■ Raw data ■
▼

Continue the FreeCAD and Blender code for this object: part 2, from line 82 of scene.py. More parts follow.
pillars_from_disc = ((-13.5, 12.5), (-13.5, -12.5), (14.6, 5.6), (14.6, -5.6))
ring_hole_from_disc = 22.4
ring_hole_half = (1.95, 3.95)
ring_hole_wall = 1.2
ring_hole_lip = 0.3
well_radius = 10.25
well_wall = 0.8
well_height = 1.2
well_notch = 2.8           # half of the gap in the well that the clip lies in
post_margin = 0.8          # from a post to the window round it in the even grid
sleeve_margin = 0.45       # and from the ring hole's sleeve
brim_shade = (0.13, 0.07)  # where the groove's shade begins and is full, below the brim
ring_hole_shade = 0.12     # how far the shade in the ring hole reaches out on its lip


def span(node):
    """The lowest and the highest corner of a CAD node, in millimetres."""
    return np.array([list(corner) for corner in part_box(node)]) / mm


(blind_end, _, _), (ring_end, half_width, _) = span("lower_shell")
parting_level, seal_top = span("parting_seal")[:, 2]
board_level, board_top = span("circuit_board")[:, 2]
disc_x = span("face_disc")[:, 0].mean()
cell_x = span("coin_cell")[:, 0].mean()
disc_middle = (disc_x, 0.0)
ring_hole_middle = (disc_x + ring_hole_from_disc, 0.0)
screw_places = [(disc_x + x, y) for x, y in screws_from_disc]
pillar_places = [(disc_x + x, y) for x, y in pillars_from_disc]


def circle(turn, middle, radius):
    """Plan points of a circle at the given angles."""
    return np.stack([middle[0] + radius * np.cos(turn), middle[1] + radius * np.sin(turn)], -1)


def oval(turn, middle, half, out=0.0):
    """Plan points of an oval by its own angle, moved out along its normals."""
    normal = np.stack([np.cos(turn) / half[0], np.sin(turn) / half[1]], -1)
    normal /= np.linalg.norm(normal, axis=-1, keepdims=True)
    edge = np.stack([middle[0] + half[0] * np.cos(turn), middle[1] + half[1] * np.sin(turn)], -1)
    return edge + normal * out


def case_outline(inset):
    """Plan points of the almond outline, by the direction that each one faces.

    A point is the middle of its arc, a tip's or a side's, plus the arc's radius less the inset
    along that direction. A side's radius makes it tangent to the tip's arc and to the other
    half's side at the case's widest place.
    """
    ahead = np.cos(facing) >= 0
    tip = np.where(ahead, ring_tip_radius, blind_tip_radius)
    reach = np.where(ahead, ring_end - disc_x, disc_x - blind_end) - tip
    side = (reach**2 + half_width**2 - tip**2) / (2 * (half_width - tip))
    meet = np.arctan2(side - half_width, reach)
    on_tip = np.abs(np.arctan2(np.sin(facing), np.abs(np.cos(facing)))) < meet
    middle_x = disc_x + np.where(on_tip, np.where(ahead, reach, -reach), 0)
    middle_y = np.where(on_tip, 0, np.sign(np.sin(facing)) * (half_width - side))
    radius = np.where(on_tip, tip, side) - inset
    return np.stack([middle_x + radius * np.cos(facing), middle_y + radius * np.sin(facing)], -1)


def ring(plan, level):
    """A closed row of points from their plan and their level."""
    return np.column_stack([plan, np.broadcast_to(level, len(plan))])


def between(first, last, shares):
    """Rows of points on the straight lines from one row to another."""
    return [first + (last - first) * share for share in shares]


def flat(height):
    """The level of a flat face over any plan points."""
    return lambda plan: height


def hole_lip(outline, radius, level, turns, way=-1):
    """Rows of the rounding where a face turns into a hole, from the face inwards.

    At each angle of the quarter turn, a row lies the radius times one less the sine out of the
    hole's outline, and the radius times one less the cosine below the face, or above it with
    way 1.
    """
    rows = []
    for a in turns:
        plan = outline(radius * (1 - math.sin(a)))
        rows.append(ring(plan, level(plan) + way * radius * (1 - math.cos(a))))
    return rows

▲

■ Task description ■
From the top of the listing above, restate each line word for word up to and including the line with "return edge + normal * out"; add nothing else.

■ Exercise solution ■
Continue the FreeCAD and Blender code for this object: part 2, from line 82 of scene.py. More parts follow.
pillars_from_disc = ((-13.5, 12.5), (-13.5, -12.5), (14.6, 5.6), (14.6, -5.6))
ring_hole_from_disc = 22.4
ring_hole_half = (1.95, 3.95)
ring_hole_wall = 1.2
ring_hole_lip = 0.3
well_radius = 10.25
well_wall = 0.8
well_height = 1.2
well_notch = 2.8           # half of the gap in the well that the clip lies in
post_margin = 0.8          # from a post to the window round it in the even grid
sleeve_margin = 0.45       # and from the ring hole's sleeve
brim_shade = (0.13, 0.07)  # where the groove's shade begins and is full, below the brim
ring_hole_shade = 0.12     # how far the shade in the ring hole reaches out on its lip


def span(node):
    """The lowest and the highest corner of a CAD node, in millimetres."""
    return np.array([list(corner) for corner in part_box(node)]) / mm


(blind_end, _, _), (ring_end, half_width, _) = span("lower_shell")
parting_level, seal_top = span("parting_seal")[:, 2]
board_level, board_top = span("circuit_board")[:, 2]
disc_x = span("face_disc")[:, 0].mean()
cell_x = span("coin_cell")[:, 0].mean()
disc_middle = (disc_x, 0.0)
ring_hole_middle = (disc_x + ring_hole_from_disc, 0.0)
screw_places = [(disc_x + x, y) for x, y in screws_from_disc]
pillar_places = [(disc_x + x, y) for x, y in pillars_from_disc]


def circle(turn, middle, radius):
    """Plan points of a circle at the given angles."""
    return np.stack([middle[0] + radius * np.cos(turn), middle[1] + radius * np.sin(turn)], -1)


def oval(turn, middle, half, out=0.0):
    """Plan points of an oval by its own angle, moved out along its normals."""
    normal = np.stack([np.cos(turn) / half[0], np.sin(turn) / half[1]], -1)
    normal /= np.linalg.norm(normal, axis=-1, keepdims=True)
    edge = np.stack([middle[0] + half[0] * np.cos(turn), middle[1] + half[1] * np.sin(turn)], -1)
    return edge + normal * out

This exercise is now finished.